A 50-year-old Stephen Hawking theorem has been observed in the natural world for the first time. Scientists from MIT, the California Institute of Technology, Cornell University, and Stony Brook University examined gravitational wave data from two inspiraling black holes. What they discovered in the collision proved Hawking’s Area Theorem: the event horizon of a black hole cannot shrink.

When a binary black hole system inspirals, the orbits of the two black holes compress, causing the system to generate gravitational waves. The emission rate grows as the orbits shrink and accelerate, and when a merger occurs, wave emission peaks. The two black holes become a single, new black hole, and according to Hawking’s theorem, that new black hole should be equal in area to the total area of the original two black holes. That’s exactly what the researchers discovered based on the observed inspiraling system’s wave data.
“Hawking showed that when quantum mechanical effects are taken into account, a black hole can spontaneously reduce its surface area over time by emitting radiation.”
According to Riccardo Penco, Ph.D., assistant Professor of High Energy Physics Theory at Carnegie Mellon University, the confirmation brings us closer to comprehending the complexity of black hole functions. “The detection of gravitational waves allows us to test black holes directly (as opposed to just inferring their existence indirectly by studying the motion of other objects around them). For a long time, we have studied black holes as mathematical objects endowed with a remarkable collection of properties (one of which is Hawking’s area law). We are now in a position to test these properties experimentally.”
Per Hawking’s calculations, if a black hole changes in area, its event horizon would stretch or constrict in correspondence with its new size. The event horizon, or the area of effect for a black hole’s gravitational field, is the point of no return for anything orbiting the black hole, including light. To escape, an object would have to travel faster than the speed of light.
Penco says Hawking’s Theorem holds true for the black holes observed by the Laser Interferometer Gravitational-Wave Observatory (LIGO)—a pair of U.S. facilities built to study gravitational waves—whose work these researchers used for their findings. However, Hawking’s Theorem may also apply to other black holes that appear to defy the Theorem until they prove applicable to another concept hypothesized by the physicist.
“Hawking showed that when quantum mechanical effects [like the behavior of subatomic matter and light] are taken into account, a black hole can spontaneously reduce its surface area over time by emitting radiation,” says Penco. Black hole evaporation, also known as Hawking radiation (see sidebar), is the proposed spontaneous production of electromagnetic radiation by black holes. So Hawking’s Area Theorem has one exception: Hawking radiation, which Hawking himself supports.

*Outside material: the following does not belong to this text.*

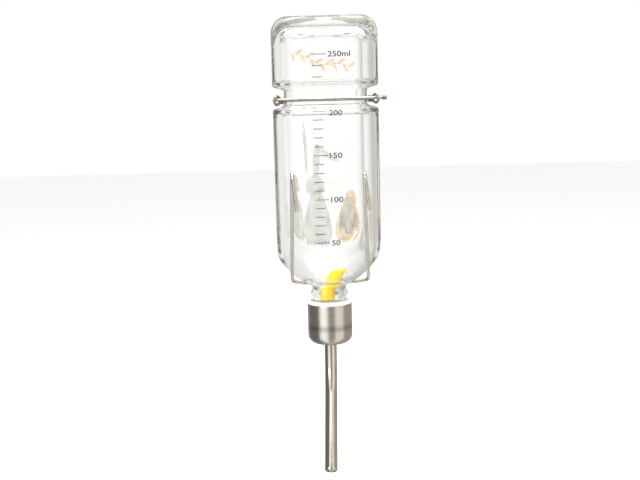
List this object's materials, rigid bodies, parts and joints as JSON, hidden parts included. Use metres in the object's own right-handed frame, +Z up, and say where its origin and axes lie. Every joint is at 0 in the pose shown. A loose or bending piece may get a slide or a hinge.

Hawking radiation, proposed in 1974, may cause a black hole to shrink. Subatomic particle pairs near the event horizon might split, with one particle—a photon or neutrino, perhaps—escaping and another, of negative energy, disappearing into the black hole. This influx of negative energy may eventually reduce the black hole’s mass to the point where it disappears. This indicates that the size of a black hole is inversely proportional to its temperature—the smaller the black hole, the warmer it is.
LIGO detected the first gravitational wave signal in this study—essentially a ripple in space-time resulting from cosmic interactions—in 2015. They discovered that the signal was the result of two merging black holes (which typically create stronger gravitational waves), as well as a huge quantity of energy that rippled over the space-time continuum.

The researchers posited that if Hawking’s Area Theorem held up, the event horizon area of the new black hole created from the merger would not be smaller than the total event horizon area of its parent black holes. To test their hypothesis, they divided the system’s gravitational wave data into two sections—before and after the merger—and evaluated both sections to see how their event horizon areas compared. The scientists then reanalyzed the wave data and found that the two areas are statistically the same—the total event horizon area did not decrease post-collision—within a 95 percent confidence margin.